# hellarity



## jade (Jun 15, 2008)

old squat in Oakland,CA, anyone ever squatted it before?


----------



## macks (Jun 17, 2008)

last i heard from people it was still going. i heard they're kind of selective on who they let stay there, so i didn't go when i was in berkley since i had friends. sounds like a cool place though i'd be interested to hear some first hand stuff about it, post some info if you go!


----------



## nobo (Jun 17, 2008)

i was living in oakland a few months ago and i went to hellarity a few times just to check in and see what was up. last i heard a bunch of assholes moved in who were working with the who was trying to fight in court to get his property back. so there was a hellarity "sleepover" to try and get support but when everyone woke up all the assholes were gone and part of the upstairs was on fire. after the fire department came the police announced that people would be allowed in hellarity in the daytime only and at nite they had to vacate. i dont know what the status is now, but im pretty sure everyone involved in the legal issues is quite sick of going to court all the time when theres little support. i think people are jsut kind of over it. however i would imagine that since the house is partly burned and fucked up the landlord probably doesnt want to deal with it anymore. keep in mind please that this is mostly second hand information and a lot has probably changed in the few months since ive been gone.


----------



## nobo (Jun 17, 2008)

sorry, working with the landlord....what a weird word


----------



## macks (Jul 8, 2008)

so, i was just down there a few days ago and got the word if anyone is interested.. 
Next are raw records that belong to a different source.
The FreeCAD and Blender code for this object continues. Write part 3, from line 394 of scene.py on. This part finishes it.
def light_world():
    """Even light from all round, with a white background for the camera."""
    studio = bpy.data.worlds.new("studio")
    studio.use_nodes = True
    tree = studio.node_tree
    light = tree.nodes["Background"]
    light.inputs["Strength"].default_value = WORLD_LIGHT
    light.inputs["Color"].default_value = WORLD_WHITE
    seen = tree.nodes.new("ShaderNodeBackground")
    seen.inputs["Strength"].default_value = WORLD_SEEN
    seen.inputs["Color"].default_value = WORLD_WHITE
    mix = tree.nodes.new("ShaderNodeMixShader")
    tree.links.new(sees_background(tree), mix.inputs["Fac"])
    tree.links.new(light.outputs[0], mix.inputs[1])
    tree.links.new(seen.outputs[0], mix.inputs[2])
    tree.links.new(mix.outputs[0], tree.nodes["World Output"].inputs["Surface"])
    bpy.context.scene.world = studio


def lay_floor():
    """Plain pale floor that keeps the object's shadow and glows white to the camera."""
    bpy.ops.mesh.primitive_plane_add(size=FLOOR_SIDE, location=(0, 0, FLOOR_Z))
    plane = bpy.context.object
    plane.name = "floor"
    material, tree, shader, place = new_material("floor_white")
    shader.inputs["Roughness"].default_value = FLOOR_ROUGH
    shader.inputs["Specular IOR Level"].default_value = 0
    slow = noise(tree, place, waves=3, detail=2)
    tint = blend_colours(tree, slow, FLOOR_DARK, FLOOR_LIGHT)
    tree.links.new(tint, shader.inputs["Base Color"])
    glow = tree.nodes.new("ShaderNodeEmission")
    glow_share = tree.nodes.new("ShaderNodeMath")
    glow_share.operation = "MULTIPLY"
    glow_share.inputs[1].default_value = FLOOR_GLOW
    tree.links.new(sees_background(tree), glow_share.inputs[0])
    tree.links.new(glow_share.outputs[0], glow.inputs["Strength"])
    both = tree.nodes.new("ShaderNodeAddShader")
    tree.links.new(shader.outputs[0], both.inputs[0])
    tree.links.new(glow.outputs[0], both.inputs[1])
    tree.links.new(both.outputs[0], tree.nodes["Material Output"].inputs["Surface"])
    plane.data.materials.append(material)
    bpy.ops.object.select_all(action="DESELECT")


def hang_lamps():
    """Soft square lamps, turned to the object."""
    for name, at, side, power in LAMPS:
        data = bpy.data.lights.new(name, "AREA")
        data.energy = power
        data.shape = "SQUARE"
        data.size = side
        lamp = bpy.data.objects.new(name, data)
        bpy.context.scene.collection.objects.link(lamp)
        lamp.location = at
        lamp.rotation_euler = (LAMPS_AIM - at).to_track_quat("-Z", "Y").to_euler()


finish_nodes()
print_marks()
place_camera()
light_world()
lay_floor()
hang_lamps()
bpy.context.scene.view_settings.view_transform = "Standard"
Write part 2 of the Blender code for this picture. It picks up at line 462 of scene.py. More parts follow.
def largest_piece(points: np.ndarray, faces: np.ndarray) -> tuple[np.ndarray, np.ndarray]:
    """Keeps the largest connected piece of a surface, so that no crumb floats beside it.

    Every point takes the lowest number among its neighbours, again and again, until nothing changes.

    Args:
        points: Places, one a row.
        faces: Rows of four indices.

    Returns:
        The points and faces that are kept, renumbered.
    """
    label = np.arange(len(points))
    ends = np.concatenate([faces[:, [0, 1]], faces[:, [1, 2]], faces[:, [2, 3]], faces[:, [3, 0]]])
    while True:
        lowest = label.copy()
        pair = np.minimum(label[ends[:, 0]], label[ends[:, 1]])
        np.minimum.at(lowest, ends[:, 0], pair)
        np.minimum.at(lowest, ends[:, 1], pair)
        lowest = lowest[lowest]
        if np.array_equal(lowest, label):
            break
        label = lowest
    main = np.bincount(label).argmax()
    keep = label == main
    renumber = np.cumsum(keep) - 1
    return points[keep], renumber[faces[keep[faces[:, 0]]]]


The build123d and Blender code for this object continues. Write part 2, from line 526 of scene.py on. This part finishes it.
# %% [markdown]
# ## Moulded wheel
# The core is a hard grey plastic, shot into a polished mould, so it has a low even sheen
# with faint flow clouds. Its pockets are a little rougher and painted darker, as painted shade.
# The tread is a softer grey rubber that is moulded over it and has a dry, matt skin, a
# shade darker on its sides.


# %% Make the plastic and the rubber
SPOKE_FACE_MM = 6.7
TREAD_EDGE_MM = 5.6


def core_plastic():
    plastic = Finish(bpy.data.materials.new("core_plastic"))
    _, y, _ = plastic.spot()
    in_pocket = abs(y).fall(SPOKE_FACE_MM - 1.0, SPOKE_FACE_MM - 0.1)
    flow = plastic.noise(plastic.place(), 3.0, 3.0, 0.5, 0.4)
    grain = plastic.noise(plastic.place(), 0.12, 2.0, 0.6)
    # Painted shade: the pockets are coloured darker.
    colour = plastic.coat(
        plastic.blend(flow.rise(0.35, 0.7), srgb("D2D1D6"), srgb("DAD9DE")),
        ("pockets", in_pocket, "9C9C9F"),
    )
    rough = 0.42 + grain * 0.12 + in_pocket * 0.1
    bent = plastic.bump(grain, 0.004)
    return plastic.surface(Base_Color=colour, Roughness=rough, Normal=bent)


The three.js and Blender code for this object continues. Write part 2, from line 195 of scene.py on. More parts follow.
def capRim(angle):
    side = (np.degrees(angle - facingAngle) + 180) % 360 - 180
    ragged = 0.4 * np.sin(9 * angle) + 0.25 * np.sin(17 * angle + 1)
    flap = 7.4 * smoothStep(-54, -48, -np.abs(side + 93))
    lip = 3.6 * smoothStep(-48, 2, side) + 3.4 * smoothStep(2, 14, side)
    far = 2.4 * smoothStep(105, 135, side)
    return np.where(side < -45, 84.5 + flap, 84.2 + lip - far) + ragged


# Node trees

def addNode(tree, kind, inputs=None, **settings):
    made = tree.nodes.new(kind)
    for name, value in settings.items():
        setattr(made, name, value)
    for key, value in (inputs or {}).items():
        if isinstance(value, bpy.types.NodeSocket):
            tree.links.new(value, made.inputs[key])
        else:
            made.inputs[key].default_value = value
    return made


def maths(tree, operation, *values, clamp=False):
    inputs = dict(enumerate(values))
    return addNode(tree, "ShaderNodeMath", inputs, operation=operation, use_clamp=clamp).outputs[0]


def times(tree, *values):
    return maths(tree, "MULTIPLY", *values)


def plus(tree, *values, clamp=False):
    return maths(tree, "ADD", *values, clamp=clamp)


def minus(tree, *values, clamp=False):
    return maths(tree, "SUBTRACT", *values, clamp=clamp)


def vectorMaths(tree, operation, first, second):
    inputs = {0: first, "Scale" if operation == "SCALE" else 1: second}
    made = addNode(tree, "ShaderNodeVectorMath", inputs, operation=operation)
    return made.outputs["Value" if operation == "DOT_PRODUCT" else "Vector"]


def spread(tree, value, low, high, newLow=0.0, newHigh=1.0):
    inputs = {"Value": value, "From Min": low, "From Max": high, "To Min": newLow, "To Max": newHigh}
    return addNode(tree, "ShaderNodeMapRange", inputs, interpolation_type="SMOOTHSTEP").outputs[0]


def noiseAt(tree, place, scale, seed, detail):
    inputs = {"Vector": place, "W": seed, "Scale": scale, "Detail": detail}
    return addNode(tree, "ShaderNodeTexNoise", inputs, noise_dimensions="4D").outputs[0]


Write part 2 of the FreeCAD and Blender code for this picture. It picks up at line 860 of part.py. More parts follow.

it's been like 4 or 5 months since the fire and they're remodeling the crap out of the place. after the fire a lot of people left but a few dedicated people kept watch on the place 24/7 for a few months. the cops don't check anymore but it's not really a functional space with all the remodeling going on. i guess they still take people in but i wouldn't show up with a bunch of scumfucks and would be willing to do some work if you're hanging out for a bit. but yeah, they're still alive and kicking.


----------



## monster (Jul 10, 2008)

their inspection is scheduled for a week from now so a lot things might change then. hellarity is also about a year away from adverse possession so things at the house feel more hot than seems obvious. hellarity could be free!


----------



## natalieee_ (Jun 15, 2009)

*Anarchist Communes.*

does anyone know the current situation of Hellarity? ive never heard of it before, sounds a bit sketch hahah. i'm pretty new to all this shit.. could you just show up and like and contribute and shit & you can crash there ?
if not where are there other places like this that anyone would recommend ?


----------



## dime (Jun 15, 2009)

its cool right now i was just there about 3 months ago. just dont be a douche-bag


----------



## Avon Drunquist (Jun 17, 2009)

I've got some gripes with those kids. Last spring I showed up there just after the whole arson incident and offered to help out some cleaning up fire damage and whatnot. Some of the folks who had been living there totally scattered when the shit hit the fan and I put in several hours of work and wasn't thanked or fucking anything. When I showed up a few days later one of the guys who hadn't helped out the day I worked didn't even remember me. I was kind of pissed that he didn't even recognize me for putting in a day of labor at their squat.


----------



## dime (Jun 17, 2009)

different people live there all the time. its hardly the same people for long.


----------